_Task instructions:_
Below is a block of records; repeat all of them exactly.

_Material for this exercise:_
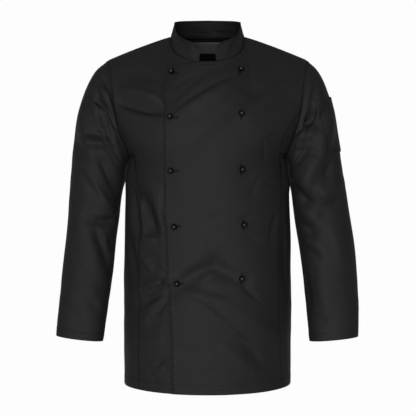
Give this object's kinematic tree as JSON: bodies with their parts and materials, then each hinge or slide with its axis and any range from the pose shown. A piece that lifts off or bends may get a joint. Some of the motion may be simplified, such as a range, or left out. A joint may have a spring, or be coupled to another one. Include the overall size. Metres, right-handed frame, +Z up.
{
  "type": "chef jacket",
  "caption": "Double-breasted long-sleeved chef jacket in black twill with a stand collar, ball studs and a sleeve pen pocket, in its hollow worn shape.",
  "frame": {"origin": "middle of the neck base, level with the points where the collar meets the shoulder seams", "axes": "+Z up the wearer's neck, -Y out of the jacket's front, +X to the wearer's left"},
  "size_m": [0.643, 0.2513, 0.7929],
  "materials": {
    "black_twill": "black cotton and polyester twill, matt with a faint sheen",
    "stud_plastic": "polished black moulded plastic",
    "label_satin": "dark grey woven satin, bare",
    "black_thread": "black polyester sewing thread"
  },
  "bodies": {
    "root": {"front_left": "black_twill", "front_right": "black_twill", "side_panel_left": "black_twill", "side_panel_right": "black_twill", "back": "black_twill", "sleeve_left": "black_twill", "sleeve_right": "black_twill", "collar": "black_twill", "pen_pocket": "black_twill", "neck_label": "label_satin", "stud_left_1": "stud_plastic", "stud_left_2": "stud_plastic", "stud_left_3": "stud_plastic", "stud_left_4": "stud_plastic", "stud_left_5": "stud_plastic", "stud_right_1": "stud_plastic", "stud_right_2": "stud_plastic", "stud_right_3": "stud_plastic", "stud_right_4": "stud_plastic", "stud_right_5": "stud_plastic"}
  },
  "joints": []
}
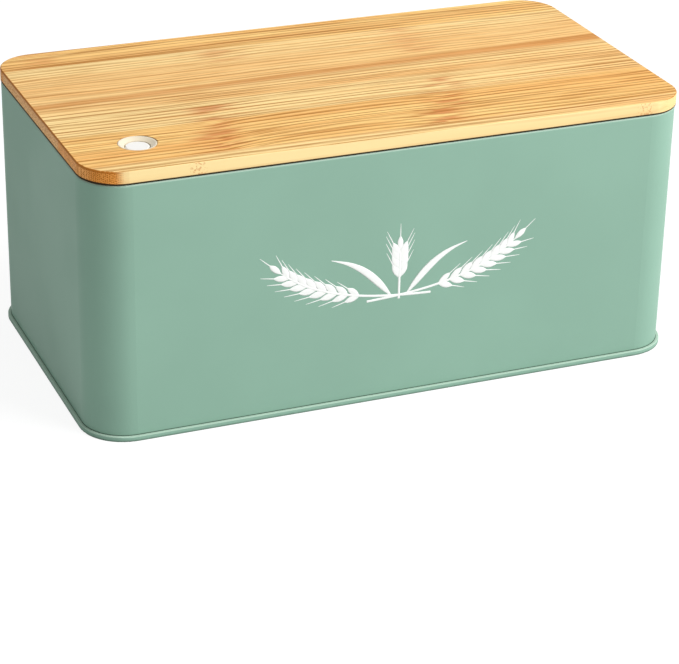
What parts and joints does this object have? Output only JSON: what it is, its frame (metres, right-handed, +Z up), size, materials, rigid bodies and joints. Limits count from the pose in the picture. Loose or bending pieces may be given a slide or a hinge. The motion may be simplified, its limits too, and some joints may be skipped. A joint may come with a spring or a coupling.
{
  "type": "bread box",
  "caption": "Rounded rectangular sheet-steel bread box with a rolled foot seam and a lift-off laminated bamboo lid that carries a round air vent and turns over as a bread board.",
  "frame": {"origin": "on the table, under the middle of the case", "axes": "+X along the long front, +Y from the front to the back, +Z up"},
  "size_m": [0.3336, 0.1836, 0.147],
  "materials": {
    "sage_paint": "satin",
    "bamboo_pale": "satin",
    "bamboo_honey": "satin",
    "bamboo_caramel": "satin",
    "ivory_plastic": "semi-gloss",
    "white_plastic": "semi-gloss"
  },
  "bodies": {
    "case": {"wall_band": "sage_paint", "base_pan": "sage_paint"},
    "lid": {"lid_top_strip_1": "bamboo_pale", "lid_top_strip_2": "bamboo_honey", "lid_top_strip_3": "bamboo_honey", "lid_top_strip_4": "bamboo_pale", "lid_top_strip_5": "bamboo_honey", "lid_top_strip_6": "bamboo_caramel", "lid_top_strip_7": "bamboo_pale", "lid_top_strip_8": "bamboo_honey", "lid_top_strip_9": "bamboo_caramel", "lid_plinth_strip_1": "bamboo_honey", "lid_plinth_strip_2": "bamboo_pale", "lid_plinth_strip_3": "bamboo_caramel", "lid_plinth_strip_4": "bamboo_honey", "lid_plinth_strip_5": "bamboo_pale", "lid_plinth_strip_6": "bamboo_honey", "lid_plinth_strip_7": "bamboo_caramel", "vent_ring": "ivory_plastic", "vent_retainer": "ivory_plastic"},
    "vent_cap": {"vent_cap": "white_plastic"}
  },
  "joints": [
    {"name": "lid_lift", "type": "slide", "parent": "case", "child": "lid", "axis": [0, 0, 1], "range_m": [0, 0.15]},
    {"name": "vent_cap_pull", "type": "slide", "parent": "lid", "child": "vent_cap", "axis": [0, 0, 1], "range_m": [0, 0.014]}
  ]
}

_Written response:_
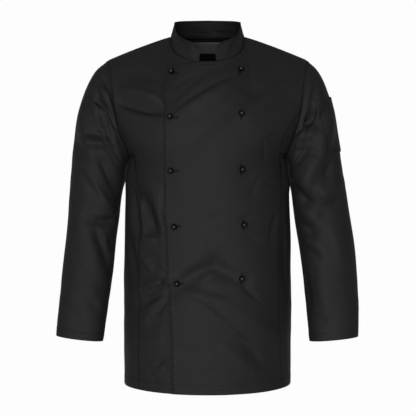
Give this object's kinematic tree as JSON: bodies with their parts and materials, then each hinge or slide with its axis and any range from the pose shown. A piece that lifts off or bends may get a joint. Some of the motion may be simplified, such as a range, or left out. A joint may have a spring, or be coupled to another one. Include the overall size. Metres, right-handed frame, +Z up.
{
  "type": "chef jacket",
  "caption": "Double-breasted long-sleeved chef jacket in black twill with a stand collar, ball studs and a sleeve pen pocket, in its hollow worn shape.",
  "frame": {"origin": "middle of the neck base, level with the points where the collar meets the shoulder seams", "axes": "+Z up the wearer's neck, -Y out of the jacket's front, +X to the wearer's left"},
  "size_m": [0.643, 0.2513, 0.7929],
  "materials": {
    "black_twill": "black cotton and polyester twill, matt with a faint sheen",
    "stud_plastic": "polished black moulded plastic",
    "label_satin": "dark grey woven satin, bare",
    "black_thread": "black polyester sewing thread"
  },
  "bodies": {
    "root": {"front_left": "black_twill", "front_right": "black_twill", "side_panel_left": "black_twill", "side_panel_right": "black_twill", "back": "black_twill", "sleeve_left": "black_twill", "sleeve_right": "black_twill", "collar": "black_twill", "pen_pocket": "black_twill", "neck_label": "label_satin", "stud_left_1": "stud_plastic", "stud_left_2": "stud_plastic", "stud_left_3": "stud_plastic", "stud_left_4": "stud_plastic", "stud_left_5": "stud_plastic", "stud_right_1": "stud_plastic", "stud_right_2": "stud_plastic", "stud_right_3": "stud_plastic", "stud_right_4": "stud_plastic", "stud_right_5": "stud_plastic"}
  },
  "joints": []
}
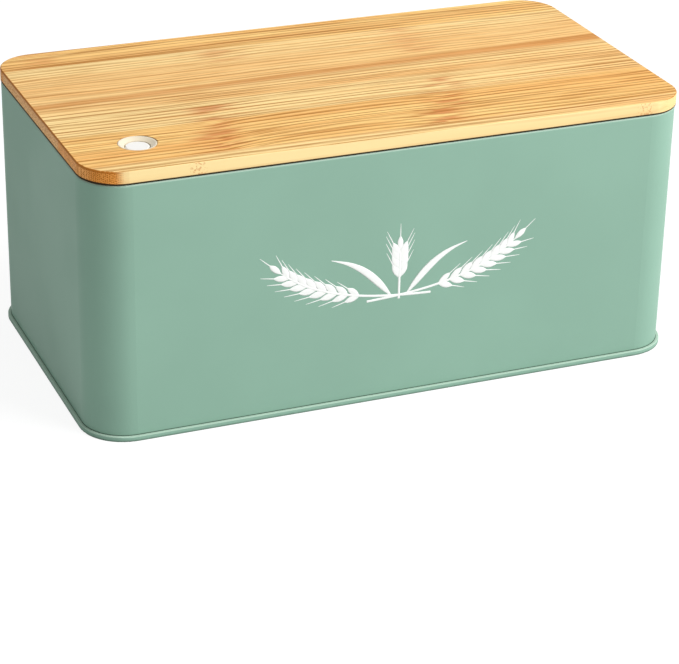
What parts and joints does this object have? Output only JSON: what it is, its frame (metres, right-handed, +Z up), size, materials, rigid bodies and joints. Limits count from the pose in the picture. Loose or bending pieces may be given a slide or a hinge. The motion may be simplified, its limits too, and some joints may be skipped. A joint may come with a spring or a coupling.
{
  "type": "bread box",
  "caption": "Rounded rectangular sheet-steel bread box with a rolled foot seam and a lift-off laminated bamboo lid that carries a round air vent and turns over as a bread board.",
  "frame": {"origin": "on the table, under the middle of the case", "axes": "+X along the long front, +Y from the front to the back, +Z up"},
  "size_m": [0.3336, 0.1836, 0.147],
  "materials": {
    "sage_paint": "satin",
    "bamboo_pale": "satin",
    "bamboo_honey": "satin",
    "bamboo_caramel": "satin",
    "ivory_plastic": "semi-gloss",
    "white_plastic": "semi-gloss"
  },
  "bodies": {
    "case": {"wall_band": "sage_paint", "base_pan": "sage_paint"},
    "lid": {"lid_top_strip_1": "bamboo_pale", "lid_top_strip_2": "bamboo_honey", "lid_top_strip_3": "bamboo_honey", "lid_top_strip_4": "bamboo_pale", "lid_top_strip_5": "bamboo_honey", "lid_top_strip_6": "bamboo_caramel", "lid_top_strip_7": "bamboo_pale", "lid_top_strip_8": "bamboo_honey", "lid_top_strip_9": "bamboo_caramel", "lid_plinth_strip_1": "bamboo_honey", "lid_plinth_strip_2": "bamboo_pale", "lid_plinth_strip_3": "bamboo_caramel", "lid_plinth_strip_4": "bamboo_honey", "lid_plinth_strip_5": "bamboo_pale", "lid_plinth_strip_6": "bamboo_honey", "lid_plinth_strip_7": "bamboo_caramel", "vent_ring": "ivory_plastic", "vent_retainer": "ivory_plastic"},
    "vent_cap": {"vent_cap": "white_plastic"}
  },
  "joints": [
    {"name": "lid_lift", "type": "slide", "parent": "case", "child": "lid", "axis": [0, 0, 1], "range_m": [0, 0.15]},
    {"name": "vent_cap_pull", "type": "slide", "parent": "lid", "child": "vent_cap", "axis": [0, 0, 1], "range_m": [0, 0.014]}
  ]
}